Brilliant as was Saumarez's achievement, which Nelson, then in England, warmly extolled in the House of Lords, the claim made by his biographer, that to these operations alone was wholly due the defeat of Bonaparte's plan, is exaggerated. It was arranged, he says, that when the junction was made, the Cadiz ships should proceed off Lisbon, sack that place, and destroy British merchantmen lying there; "then, being re-enforced by the Brest fleet, they were to pass the Straits of Gibraltar, steer direct for Alexandria, and there land such a body of troops as would raise the siege and drive the English out of Egypt. This would certainly have succeeded had the squadron under Linois not encountered that of Sir James, which led to the total defeat of their combined fleets and to the abandonment of the grand plan." 47 This might be allowed to stand as a harmless exhibition of a biographer's zeal, did it not tend to obscure the true lesson to be derived from this whole naval period, by attributing to a single encounter, however brilliant, results due to an extensive, well-conceived general system. Sir James Saumarez's operations were but an epitome of an action going on everywhere from the Baltic to Egypt. By this command of the sea the British fleets, after they had adopted the plan of close-watching the enemy's ports, held everywhere interior positions, which, by interposing between the hostile detachments, facilitated beating them in detail. For the most part this advantage of position resulted in quietly detaining the enemy in port, and so frustrating his combinations. It was Saumarez's good fortune to illustrate how it could also enable a compact body of highly disciplined ships to meet in rapid succession two parts of a force numerically very superior, and by the injuries inflicted on each neutralize the whole for a definite time. But, had he never seen Linois, Bonaparte's plan still required the junctions from Rochefort and Brest which were never effected.
By naval combinations and by holding the Neapolitan ports Bonaparte sought to preserve Egypt and force Great Britain to peace. "The question of maritime peace," he wrote to Ganteaume, 48 "hangs now upon the English expedition to Egypt." Portugal, the ancient ally of Great Britain, was designed to serve other purposes of his policy,—to furnish equivalents, with which to wrest from his chief enemy the conquests that the sea power of France and her allies could not touch. "Notify our minister at Madrid," wrote he to Talleyrand, September 30, 1800, "that the Spanish troops must be masters of Portugal before October 15. This is the only means by which we can have an equivalent for Malta, Mahon, and Trinidad. Besides, the danger of Portugal will be keenly felt in England, and will by so much quicken her disposition to peace."

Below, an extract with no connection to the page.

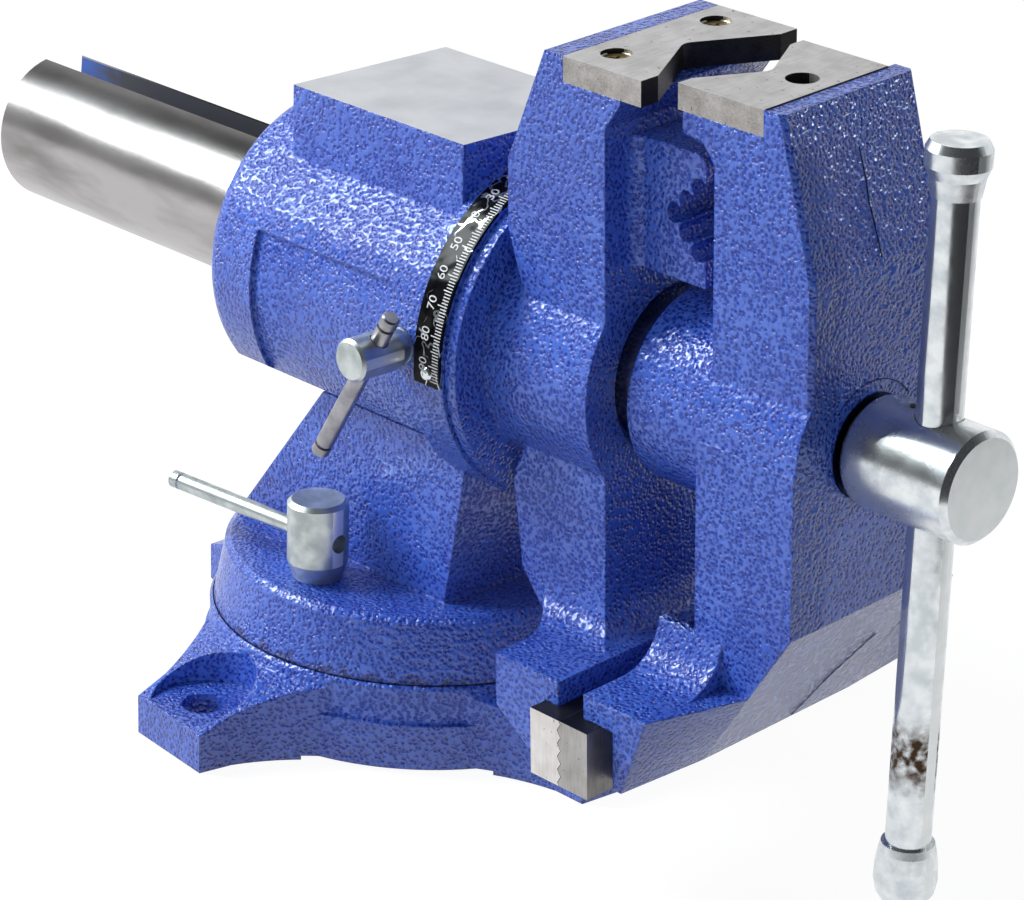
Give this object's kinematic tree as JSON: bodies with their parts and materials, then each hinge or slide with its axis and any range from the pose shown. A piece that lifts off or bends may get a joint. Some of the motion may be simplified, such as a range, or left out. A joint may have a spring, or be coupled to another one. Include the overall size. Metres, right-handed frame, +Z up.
{
  "type": "swivel bench vise",
  "caption": "Bench vise with a swivelling base, a rolling head, V inserts, a pipe notch, serrated lower jaws, an anvil and a tube slide driven by a screw.",
  "frame": {"origin": "on the bench under the ears, on the axis that the turntable swivels about", "axes": "+X along the vise axis from the housing to the handle, +Y away from the head lock, +Z up"},
  "size_m": [0.3724, 0.1844, 0.2167],
  "materials": {
    "blue_enamel": "hammertone enamel on cast iron",
    "ground_steel": "ground steel",
    "tube_steel": "turned steel",
    "zinc_plate": "bright zinc plate",
    "yellow_zinc": "yellow passivated zinc plate",
    "black_steel": "black oxide steel",
    "black_anodised": "black anodised strip with pale marks",
    "bronze": "cast bronze"
  },
  "bodies": {
    "base": {"base_plate": "blue_enamel"},
    "turntable": {"swivel_body": "blue_enamel", "pivot_bolt": "black_steel", "pivot_washer": "black_steel", "base_lock_nuts": "black_steel", "angle_scale": "black_anodised", "scale_rivets": "zinc_plate", "head_lock_shoe": "bronze"},
    "base_lock_near": {"base_lock_screw_near": "zinc_plate"},
    "base_lock_near_bar": {"base_lock_bar_near": "zinc_plate"},
    "base_lock_far": {"base_lock_screw_far": "zinc_plate"},
    "base_lock_far_bar": {"base_lock_bar_far": "zinc_plate"},
    "head_lock": {"head_lock_screw": "zinc_plate"},
    "head_lock_tommy": {"head_lock_bar": "zinc_plate"},
    "head": {"static_jaw": "blue_enamel", "retaining_ring": "black_steel", "retaining_ring_screws": "black_steel", "static_v_insert": "ground_steel", "static_v_screws": "yellow_zinc", "static_plate": "ground_steel", "static_plate_screws": "black_steel", "lead_nut": "bronze", "lead_nut_screw": "black_steel"},
    "slide": {"moving_jaw": "blue_enamel", "slide_bar": "tube_steel", "moving_v_insert": "ground_steel", "moving_v_screw": "black_steel", "moving_plate": "ground_steel", "moving_plate_screws": "black_steel", "thrust_washer": "black_steel"},
    "screw": {"lead_screw": "tube_steel", "screw_head": "zinc_plate", "screw_head_pin": "black_steel", "screw_collar": "black_steel", "collar_pin": "black_steel"},
    "handle": {"handle_bar": "zinc_plate", "handle_knobs": "zinc_plate"}
  },
  "joints": [
    {"name": "base_swivel", "type": "hinge", "parent": "base", "child": "turntable", "pos_m": [0, 0, 0.026], "axis": [0, 0, 1], "continuous": true},
    {"name": "head_roll", "type": "hinge", "parent": "turntable", "child": "head", "pos_m": [0, 0, 0.1236], "axis": [1, 0, 0], "continuous": true},
    {"name": "jaw_slide", "type": "slide", "parent": "head", "child": "slide", "axis": [1, 0, 0], "range_m": [0, 0.12]},
    {"name": "screw_turn", "type": "hinge", "parent": "slide", "child": "screw", "pos_m": [0.18, 0, 0.1236], "axis": [1, 0, 0], "range_deg": [-1, 7201]},
    {"name": "handle_slide", "type": "slide", "parent": "screw", "child": "handle", "axis": [0, 0, 1], "range_m": [-0.056, 0.087]},
    {"name": "base_lock_near_turn", "type": "hinge", "parent": "turntable", "child": "base_lock_near", "pos_m": [0.0007, -0.0442, 0.05], "axis": [0, 0, 1], "range_deg": [0, 160]},
    {"name": "base_lock_near_bar_slide", "type": "slide", "parent": "base_lock_near", "child": "base_lock_near_bar", "axis": [-0.9965, -0.0837, 0], "range_m": [-0.045, 0]},
    {"name": "base_lock_far_turn", "type": "hinge", "parent": "turntable", "child": "base_lock_far", "pos_m": [0.0007, 0.0442, 0.05], "axis": [0, 0, 1], "range_deg": [-160, 0]},
    {"name": "base_lock_far_bar_slide", "type": "slide", "parent": "base_lock_far", "child": "base_lock_far_bar", "axis": [-0.9965, 0.0837, 0], "range_m": [-0.045, 0]},
    {"name": "head_lock_turn", "type": "hinge", "parent": "turntable", "child": "head_lock", "pos_m": [0.0375, -0.055, 0.1256], "axis": [0, 1, 0], "range_deg": [-90, 90]},
    {"name": "head_lock_bar_slide", "type": "slide", "parent": "head_lock", "child": "head_lock_tommy", "axis": [-0.5105, 0, -0.8599], "range_m": [-0.03, 0.005]}
  ],
  "couplings": [
    {"joint": "screw_turn", "follows": "jaw_slide", "rad_per_m": 1047.2}
  ]
}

A secret treaty ceding Louisiana to France, in return for Tuscany to the Spanish infante, had been signed the month before; and Spain at the same time undertook to bring Portugal to break with Great Britain. Solicitation proving ineffectual, Bonaparte in the spring again demanded the stronger measure of an armed occupation of the little kingdom; growing more urgent as it became evident that Egypt was slipping from his grasp. Spain finally agreed to invade Portugal, and accepted the co-operation of a French corps. The first consul purposed to occupy at least three of the Portuguese provinces; but he was outwitted by the adroitness of the Spanish government, unwillingly submissive to his pressure, and by the compliance of his brother Lucien, French minister to Madrid. Portugal made no efficient resistance; and the two peninsular courts quickly reached an agreement, by which the weaker closed her ports to Great Britain, paid twenty million francs to France, and ceded a small strip of territory to Spain.

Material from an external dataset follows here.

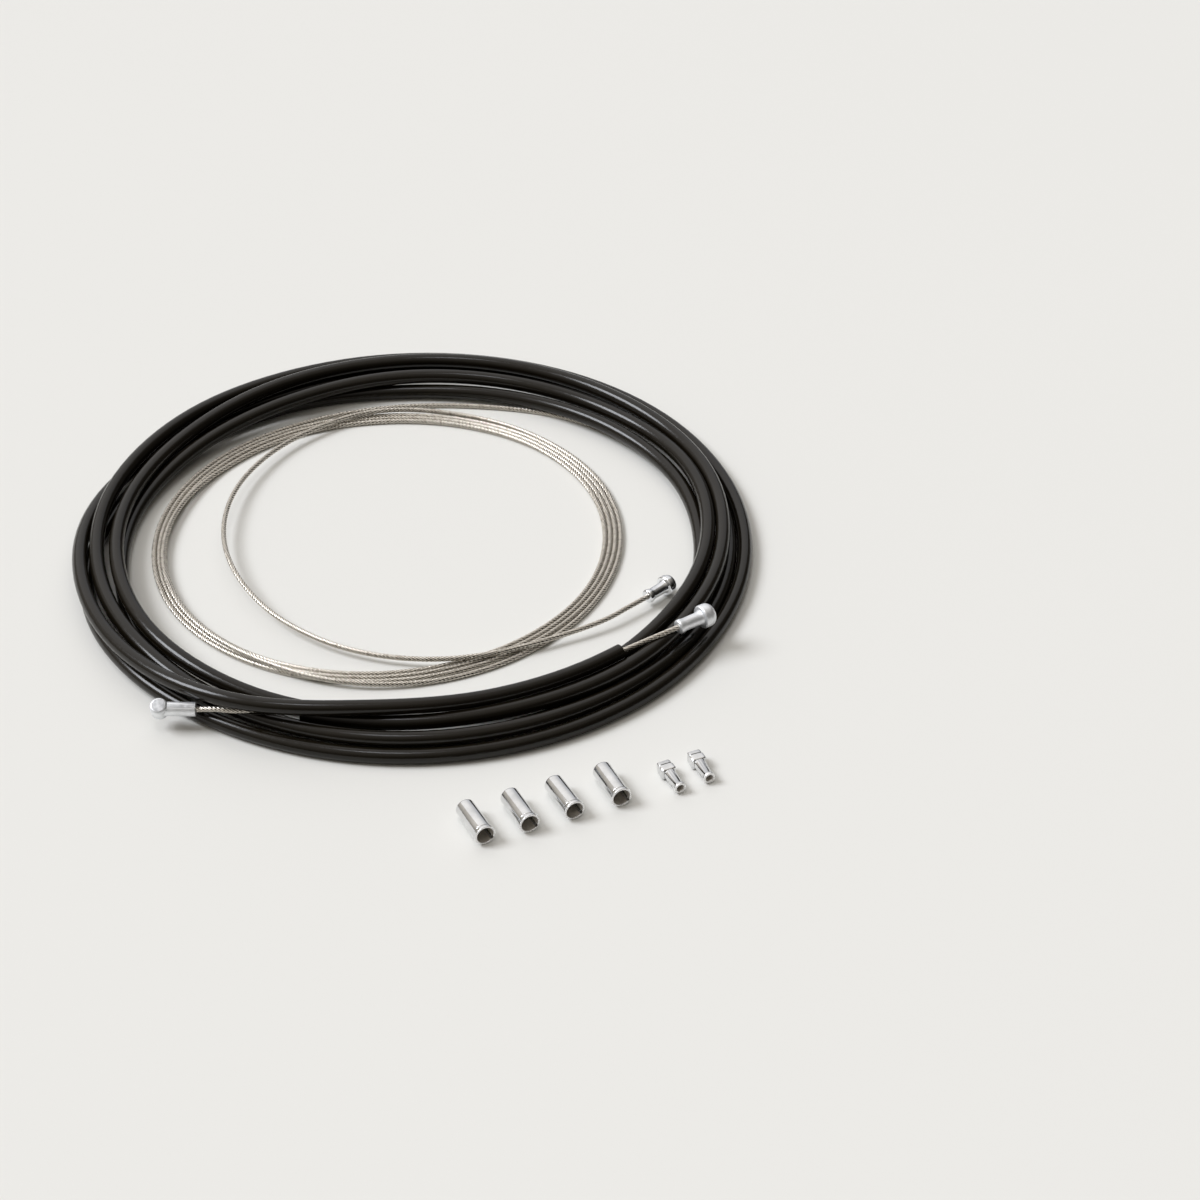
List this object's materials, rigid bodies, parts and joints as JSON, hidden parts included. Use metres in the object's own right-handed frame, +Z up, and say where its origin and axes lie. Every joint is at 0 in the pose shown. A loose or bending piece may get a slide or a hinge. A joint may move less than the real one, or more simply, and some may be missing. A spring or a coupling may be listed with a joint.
{
  "type": "bicycle brake cable set",
  "caption": "Bicycle brake cable laid out flat: coiled black outer casing with its inner wire, a loose inner wire coil, ferrules and crimp end tips.",
  "frame": {"origin": "centre of the set's footprint, on the floor that it lies on", "axes": "+Z up; +Y from the ferrules in front to the back of the coil; +X to the right as pictured"},
  "size_m": [0.226, 0.2656, 0.0156],
  "materials": {
    "jacket": "satin black",
    "wound_steel": "plain",
    "liner": "smooth",
    "strand": "stranded",
    "cast_head": "dull cast",
    "bright_head": "bright",
    "fitting_metal": "bright drawn"
  },
  "bodies": {
    "root": {"casing_jacket": "jacket", "casing_wound_steel": "wound_steel", "casing_liner": "liner", "inner_wire_housed": "strand", "mushroom_head_housed": "cast_head", "barrel_head": "cast_head", "inner_wire_loose": "strand", "mushroom_head_loose": "bright_head", "ferrule_1": "fitting_metal", "ferrule_2": "fitting_metal", "ferrule_3": "fitting_metal", "ferrule_4": "fitting_metal", "end_tip_1": "fitting_metal", "end_tip_2": "fitting_metal"}
  },
  "joints": []
}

Bonaparte was enraged at this treaty, which was ratified without giving him a chance to interfere; 49 but in the summer of 1801 his diplomatic game reached a stage where further delay was impossible. He saw that the loss of Egypt was only a question of time; but so long as any French troops held out there it was a card in his hand, too valuable to risk for the trifling gain of a foothold in Portugal. "The English are not masters of Egypt," he writes boldly on the 23d of July to the French agent in London. "We have certain news that Alexandria can hold out a year, and Lord Hawkesbury knows that Egypt is in Alexandria;" 50 but four days later he sends the hopeless message to Murat, "There is no longer any question of embarking" 51 the troops about Taranto, sent there for the sole purpose of being nearer to Egypt. 52 He continues, in sharp contrast with his former expectation, "The station of the troops upon the Adriatic is intended to impose upon the Turks and the English, and to serve as material for compensation to the latter by evacuating those provinces." Both Naples and Portugal were too distant, too ex-centric, and thrust too far into contact with the British dominion of the sea to be profitably, or even safely, held by France in her condition of naval debility; a truth abundantly witnessed by the later events of Napoleon's reign, by the disastrous occupation of Portugal in 1807, by the reverses of Soult and Masséna in 1809 and 1811, and by the failure even to attempt the conquest of Sicily.

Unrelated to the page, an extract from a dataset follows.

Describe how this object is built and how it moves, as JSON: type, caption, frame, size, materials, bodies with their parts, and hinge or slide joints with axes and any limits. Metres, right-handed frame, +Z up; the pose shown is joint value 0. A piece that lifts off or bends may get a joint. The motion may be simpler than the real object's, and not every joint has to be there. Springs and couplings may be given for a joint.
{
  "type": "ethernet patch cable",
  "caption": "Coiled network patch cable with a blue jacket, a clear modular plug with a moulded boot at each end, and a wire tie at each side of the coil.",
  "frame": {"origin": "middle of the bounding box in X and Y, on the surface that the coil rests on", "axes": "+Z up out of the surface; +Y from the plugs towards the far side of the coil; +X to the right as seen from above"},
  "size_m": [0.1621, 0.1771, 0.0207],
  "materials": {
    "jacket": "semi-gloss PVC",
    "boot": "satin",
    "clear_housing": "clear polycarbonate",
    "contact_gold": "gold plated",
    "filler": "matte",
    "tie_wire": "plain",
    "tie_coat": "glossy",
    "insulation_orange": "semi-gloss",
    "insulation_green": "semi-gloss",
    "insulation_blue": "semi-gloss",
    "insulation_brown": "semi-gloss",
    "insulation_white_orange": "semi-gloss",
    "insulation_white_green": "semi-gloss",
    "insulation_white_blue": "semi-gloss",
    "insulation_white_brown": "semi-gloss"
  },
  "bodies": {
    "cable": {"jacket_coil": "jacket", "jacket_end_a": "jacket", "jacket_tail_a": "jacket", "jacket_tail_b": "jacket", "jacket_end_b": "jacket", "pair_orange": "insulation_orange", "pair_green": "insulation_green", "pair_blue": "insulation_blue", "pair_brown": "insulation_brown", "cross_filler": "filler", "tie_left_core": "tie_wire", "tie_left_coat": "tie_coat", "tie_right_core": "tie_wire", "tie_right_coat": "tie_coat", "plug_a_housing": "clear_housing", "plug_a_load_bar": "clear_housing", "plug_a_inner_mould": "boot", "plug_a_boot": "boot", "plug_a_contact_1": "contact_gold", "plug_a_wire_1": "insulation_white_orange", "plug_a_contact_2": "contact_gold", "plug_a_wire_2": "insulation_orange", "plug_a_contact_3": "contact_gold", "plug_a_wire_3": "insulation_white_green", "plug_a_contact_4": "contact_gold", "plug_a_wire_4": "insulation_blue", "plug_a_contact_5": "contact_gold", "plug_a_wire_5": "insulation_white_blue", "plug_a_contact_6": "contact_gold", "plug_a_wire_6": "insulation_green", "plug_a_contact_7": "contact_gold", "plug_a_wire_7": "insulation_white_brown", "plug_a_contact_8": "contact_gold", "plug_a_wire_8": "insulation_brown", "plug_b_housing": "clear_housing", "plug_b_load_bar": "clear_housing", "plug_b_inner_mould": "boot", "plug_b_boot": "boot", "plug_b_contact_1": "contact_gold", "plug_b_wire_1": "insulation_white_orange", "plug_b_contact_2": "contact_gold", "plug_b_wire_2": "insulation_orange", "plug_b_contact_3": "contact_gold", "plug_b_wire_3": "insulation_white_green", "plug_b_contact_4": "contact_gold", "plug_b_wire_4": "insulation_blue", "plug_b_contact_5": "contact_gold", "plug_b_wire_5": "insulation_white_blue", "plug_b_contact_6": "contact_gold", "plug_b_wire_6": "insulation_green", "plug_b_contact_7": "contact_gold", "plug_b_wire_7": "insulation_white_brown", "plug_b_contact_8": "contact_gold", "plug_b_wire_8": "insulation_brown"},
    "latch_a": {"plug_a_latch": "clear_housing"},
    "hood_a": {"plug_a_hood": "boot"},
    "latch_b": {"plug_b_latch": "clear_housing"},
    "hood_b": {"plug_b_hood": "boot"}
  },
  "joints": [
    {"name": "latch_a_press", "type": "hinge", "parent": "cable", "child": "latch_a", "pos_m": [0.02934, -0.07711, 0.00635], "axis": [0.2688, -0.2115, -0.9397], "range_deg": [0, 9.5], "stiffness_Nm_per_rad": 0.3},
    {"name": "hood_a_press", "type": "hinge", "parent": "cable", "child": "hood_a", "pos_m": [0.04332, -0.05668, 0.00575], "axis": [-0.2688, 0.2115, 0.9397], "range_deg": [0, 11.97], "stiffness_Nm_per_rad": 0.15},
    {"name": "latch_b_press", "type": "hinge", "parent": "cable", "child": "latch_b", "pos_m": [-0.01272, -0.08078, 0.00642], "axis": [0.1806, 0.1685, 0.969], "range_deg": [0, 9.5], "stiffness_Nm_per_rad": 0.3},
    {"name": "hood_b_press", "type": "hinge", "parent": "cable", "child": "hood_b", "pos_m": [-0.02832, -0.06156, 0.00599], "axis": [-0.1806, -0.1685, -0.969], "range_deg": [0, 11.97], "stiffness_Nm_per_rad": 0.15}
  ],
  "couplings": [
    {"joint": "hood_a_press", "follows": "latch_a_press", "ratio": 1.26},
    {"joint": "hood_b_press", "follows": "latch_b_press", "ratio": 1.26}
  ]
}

Russia and Prussia had grown less friendly since the death of Paul. Even their agreement that Hanover should be evacuated, disposed as they now were to please Great Britain, was to be postponed until "it was ascertained that a certain power would not occupy that country;" 53 a stipulation which betrayed the distrust felt by both. Since then each had experienced evasions and rebuffs showing the unwillingness of the first consul to meet their wishes in his treatment of the smaller states; and they suspected, although they did not yet certainly know, the steps already taken to incorporate with France regions to whose independence they held.54 Both were responding to the call of their interests, beneficially and vitally connected with the sea power of Great Britain, and threatened on the Continent by the encroaching course of the French ruler. Bonaparte felt that the attempt to make further gains in Europe, with which to traffic against those of Great Britain abroad, might arouse resistance in these great powers, not yet exhausted like Austria, and so indefinitely postpone the maritime peace essential to the revival of the French navy and the re-establishment of the colonial system; both at this time objects of prime importance in his eyes. Thus it was that, beginning the year 1801 without a single ally, in face of the triumphant march of the French armies and of a formidable maritime combination, the Sea Power of Great Britain had dispersed the Northern coalition, commanded the friendship of the great states, retained control of the Mediterranean, reduced Egypt to submission, and forced even the invincible Bonaparte to wish a speedy cessation of hostilities.